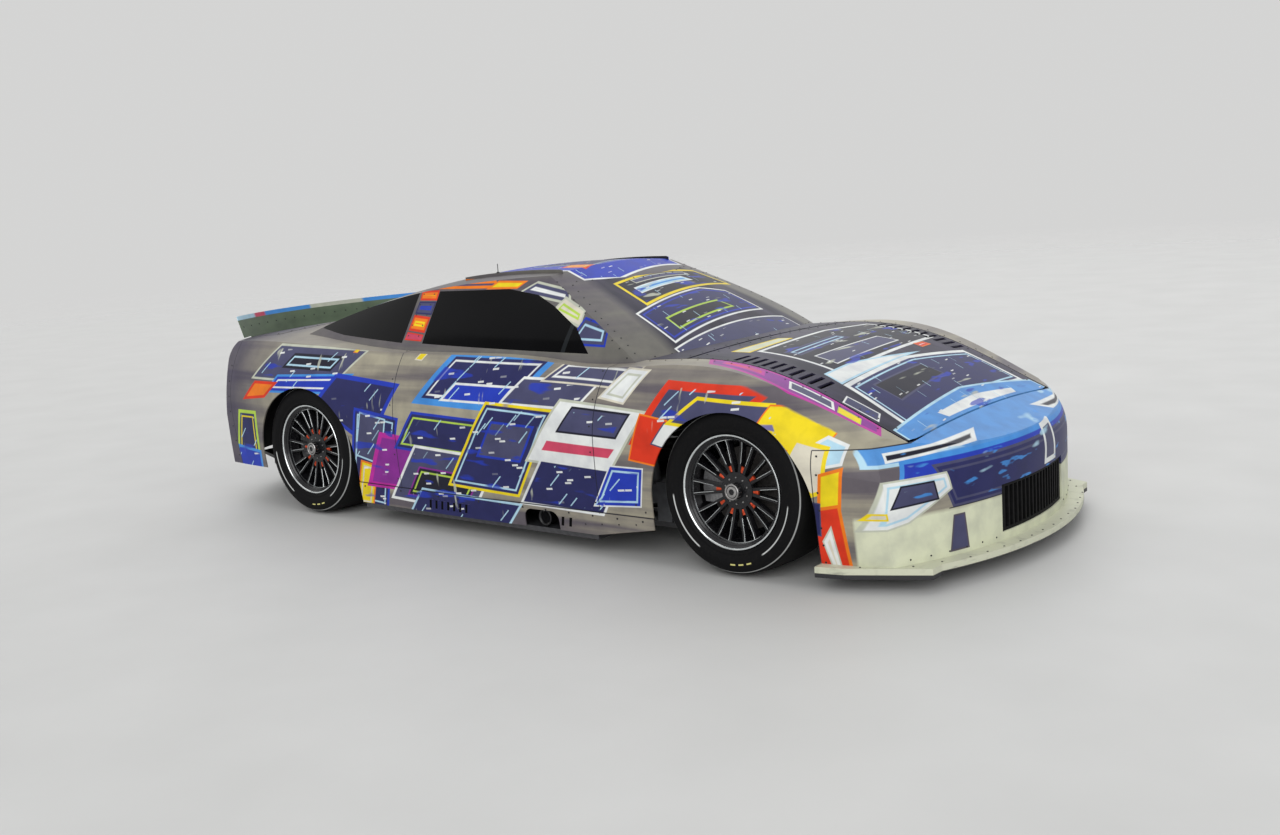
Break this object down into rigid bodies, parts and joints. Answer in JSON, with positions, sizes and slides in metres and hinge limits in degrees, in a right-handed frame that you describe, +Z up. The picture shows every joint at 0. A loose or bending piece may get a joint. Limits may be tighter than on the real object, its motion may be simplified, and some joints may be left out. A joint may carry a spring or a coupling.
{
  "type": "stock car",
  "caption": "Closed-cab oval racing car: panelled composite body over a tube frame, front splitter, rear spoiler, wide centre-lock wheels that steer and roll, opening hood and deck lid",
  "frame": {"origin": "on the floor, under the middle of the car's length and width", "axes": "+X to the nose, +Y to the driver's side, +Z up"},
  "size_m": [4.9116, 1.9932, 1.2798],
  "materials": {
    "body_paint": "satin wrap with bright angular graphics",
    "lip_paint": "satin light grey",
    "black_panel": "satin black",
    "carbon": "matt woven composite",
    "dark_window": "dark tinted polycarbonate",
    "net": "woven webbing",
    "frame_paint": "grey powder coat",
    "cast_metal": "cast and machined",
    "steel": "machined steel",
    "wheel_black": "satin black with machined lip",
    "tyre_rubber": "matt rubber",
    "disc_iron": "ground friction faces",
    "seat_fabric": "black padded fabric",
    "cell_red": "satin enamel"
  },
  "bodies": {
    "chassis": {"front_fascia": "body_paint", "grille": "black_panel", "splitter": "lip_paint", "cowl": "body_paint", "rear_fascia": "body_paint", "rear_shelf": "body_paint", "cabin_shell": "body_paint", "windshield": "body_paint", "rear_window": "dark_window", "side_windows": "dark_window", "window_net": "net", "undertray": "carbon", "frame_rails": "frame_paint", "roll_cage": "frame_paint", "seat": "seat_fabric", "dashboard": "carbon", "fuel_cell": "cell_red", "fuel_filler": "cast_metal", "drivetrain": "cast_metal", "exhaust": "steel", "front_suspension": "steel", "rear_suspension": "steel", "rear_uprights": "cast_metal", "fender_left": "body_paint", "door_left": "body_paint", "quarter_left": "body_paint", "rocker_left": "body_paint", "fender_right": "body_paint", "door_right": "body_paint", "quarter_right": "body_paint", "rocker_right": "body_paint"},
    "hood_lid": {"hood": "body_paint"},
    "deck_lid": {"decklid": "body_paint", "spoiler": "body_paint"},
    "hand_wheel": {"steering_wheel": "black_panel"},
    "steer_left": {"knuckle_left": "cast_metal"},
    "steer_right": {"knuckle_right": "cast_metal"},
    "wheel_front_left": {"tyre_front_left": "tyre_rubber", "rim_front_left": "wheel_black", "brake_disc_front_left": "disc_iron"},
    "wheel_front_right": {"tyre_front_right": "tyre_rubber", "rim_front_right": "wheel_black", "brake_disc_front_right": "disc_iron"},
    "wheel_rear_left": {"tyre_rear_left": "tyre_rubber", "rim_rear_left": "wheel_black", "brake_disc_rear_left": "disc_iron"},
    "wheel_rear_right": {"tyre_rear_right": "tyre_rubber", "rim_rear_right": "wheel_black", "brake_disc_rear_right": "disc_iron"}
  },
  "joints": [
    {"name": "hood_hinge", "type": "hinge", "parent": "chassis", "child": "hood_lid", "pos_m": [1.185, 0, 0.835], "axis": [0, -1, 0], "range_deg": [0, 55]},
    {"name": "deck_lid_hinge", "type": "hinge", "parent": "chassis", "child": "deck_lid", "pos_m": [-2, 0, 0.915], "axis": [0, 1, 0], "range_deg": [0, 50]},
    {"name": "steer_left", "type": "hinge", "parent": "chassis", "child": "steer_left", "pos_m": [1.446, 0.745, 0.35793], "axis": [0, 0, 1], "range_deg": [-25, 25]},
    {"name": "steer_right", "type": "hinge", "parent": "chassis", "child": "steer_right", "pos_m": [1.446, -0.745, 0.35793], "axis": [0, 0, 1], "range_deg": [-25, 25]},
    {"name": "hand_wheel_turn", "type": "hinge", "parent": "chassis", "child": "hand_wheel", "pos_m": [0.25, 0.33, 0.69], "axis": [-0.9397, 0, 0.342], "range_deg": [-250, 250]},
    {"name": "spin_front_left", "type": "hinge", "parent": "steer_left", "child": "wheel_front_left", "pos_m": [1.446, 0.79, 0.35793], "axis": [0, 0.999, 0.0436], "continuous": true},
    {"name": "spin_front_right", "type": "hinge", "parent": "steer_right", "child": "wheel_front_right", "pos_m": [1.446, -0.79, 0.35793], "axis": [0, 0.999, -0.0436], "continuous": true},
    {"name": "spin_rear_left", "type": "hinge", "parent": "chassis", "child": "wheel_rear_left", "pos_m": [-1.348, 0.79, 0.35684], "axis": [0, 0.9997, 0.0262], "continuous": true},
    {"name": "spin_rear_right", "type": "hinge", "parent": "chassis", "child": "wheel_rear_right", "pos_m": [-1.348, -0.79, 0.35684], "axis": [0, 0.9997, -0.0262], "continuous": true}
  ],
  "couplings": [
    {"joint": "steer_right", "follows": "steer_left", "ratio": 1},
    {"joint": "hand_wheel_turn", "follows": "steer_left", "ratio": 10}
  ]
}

= = = = =

Problem: Copy out all of the lines above exactly.

Result of the exercise:
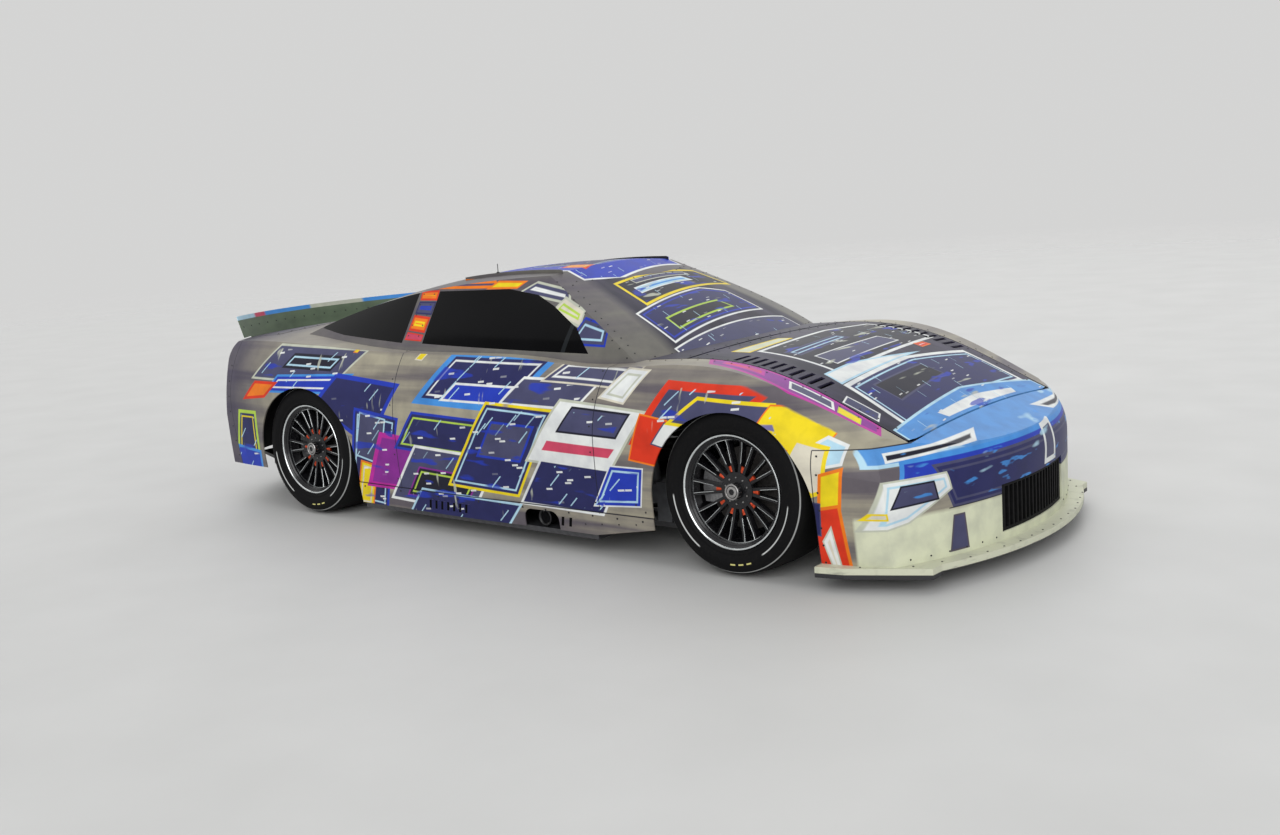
Break this object down into rigid bodies, parts and joints. Answer in JSON, with positions, sizes and slides in metres and hinge limits in degrees, in a right-handed frame that you describe, +Z up. The picture shows every joint at 0. A loose or bending piece may get a joint. Limits may be tighter than on the real object, its motion may be simplified, and some joints may be left out. A joint may carry a spring or a coupling.
{
  "type": "stock car",
  "caption": "Closed-cab oval racing car: panelled composite body over a tube frame, front splitter, rear spoiler, wide centre-lock wheels that steer and roll, opening hood and deck lid",
  "frame": {"origin": "on the floor, under the middle of the car's length and width", "axes": "+X to the nose, +Y to the driver's side, +Z up"},
  "size_m": [4.9116, 1.9932, 1.2798],
  "materials": {
    "body_paint": "satin wrap with bright angular graphics",
    "lip_paint": "satin light grey",
    "black_panel": "satin black",
    "carbon": "matt woven composite",
    "dark_window": "dark tinted polycarbonate",
    "net": "woven webbing",
    "frame_paint": "grey powder coat",
    "cast_metal": "cast and machined",
    "steel": "machined steel",
    "wheel_black": "satin black with machined lip",
    "tyre_rubber": "matt rubber",
    "disc_iron": "ground friction faces",
    "seat_fabric": "black padded fabric",
    "cell_red": "satin enamel"
  },
  "bodies": {
    "chassis": {"front_fascia": "body_paint", "grille": "black_panel", "splitter": "lip_paint", "cowl": "body_paint", "rear_fascia": "body_paint", "rear_shelf": "body_paint", "cabin_shell": "body_paint", "windshield": "body_paint", "rear_window": "dark_window", "side_windows": "dark_window", "window_net": "net", "undertray": "carbon", "frame_rails": "frame_paint", "roll_cage": "frame_paint", "seat": "seat_fabric", "dashboard": "carbon", "fuel_cell": "cell_red", "fuel_filler": "cast_metal", "drivetrain": "cast_metal", "exhaust": "steel", "front_suspension": "steel", "rear_suspension": "steel", "rear_uprights": "cast_metal", "fender_left": "body_paint", "door_left": "body_paint", "quarter_left": "body_paint", "rocker_left": "body_paint", "fender_right": "body_paint", "door_right": "body_paint", "quarter_right": "body_paint", "rocker_right": "body_paint"},
    "hood_lid": {"hood": "body_paint"},
    "deck_lid": {"decklid": "body_paint", "spoiler": "body_paint"},
    "hand_wheel": {"steering_wheel": "black_panel"},
    "steer_left": {"knuckle_left": "cast_metal"},
    "steer_right": {"knuckle_right": "cast_metal"},
    "wheel_front_left": {"tyre_front_left": "tyre_rubber", "rim_front_left": "wheel_black", "brake_disc_front_left": "disc_iron"},
    "wheel_front_right": {"tyre_front_right": "tyre_rubber", "rim_front_right": "wheel_black", "brake_disc_front_right": "disc_iron"},
    "wheel_rear_left": {"tyre_rear_left": "tyre_rubber", "rim_rear_left": "wheel_black", "brake_disc_rear_left": "disc_iron"},
    "wheel_rear_right": {"tyre_rear_right": "tyre_rubber", "rim_rear_right": "wheel_black", "brake_disc_rear_right": "disc_iron"}
  },
  "joints": [
    {"name": "hood_hinge", "type": "hinge", "parent": "chassis", "child": "hood_lid", "pos_m": [1.185, 0, 0.835], "axis": [0, -1, 0], "range_deg": [0, 55]},
    {"name": "deck_lid_hinge", "type": "hinge", "parent": "chassis", "child": "deck_lid", "pos_m": [-2, 0, 0.915], "axis": [0, 1, 0], "range_deg": [0, 50]},
    {"name": "steer_left", "type": "hinge", "parent": "chassis", "child": "steer_left", "pos_m": [1.446, 0.745, 0.35793], "axis": [0, 0, 1], "range_deg": [-25, 25]},
    {"name": "steer_right", "type": "hinge", "parent": "chassis", "child": "steer_right", "pos_m": [1.446, -0.745, 0.35793], "axis": [0, 0, 1], "range_deg": [-25, 25]},
    {"name": "hand_wheel_turn", "type": "hinge", "parent": "chassis", "child": "hand_wheel", "pos_m": [0.25, 0.33, 0.69], "axis": [-0.9397, 0, 0.342], "range_deg": [-250, 250]},
    {"name": "spin_front_left", "type": "hinge", "parent": "steer_left", "child": "wheel_front_left", "pos_m": [1.446, 0.79, 0.35793], "axis": [0, 0.999, 0.0436], "continuous": true},
    {"name": "spin_front_right", "type": "hinge", "parent": "steer_right", "child": "wheel_front_right", "pos_m": [1.446, -0.79, 0.35793], "axis": [0, 0.999, -0.0436], "continuous": true},
    {"name": "spin_rear_left", "type": "hinge", "parent": "chassis", "child": "wheel_rear_left", "pos_m": [-1.348, 0.79, 0.35684], "axis": [0, 0.9997, 0.0262], "continuous": true},
    {"name": "spin_rear_right", "type": "hinge", "parent": "chassis", "child": "wheel_rear_right", "pos_m": [-1.348, -0.79, 0.35684], "axis": [0, 0.9997, -0.0262], "continuous": true}
  ],
  "couplings": [
    {"joint": "steer_right", "follows": "steer_left", "ratio": 1},
    {"joint": "hand_wheel_turn", "follows": "steer_left", "ratio": 10}
  ]
}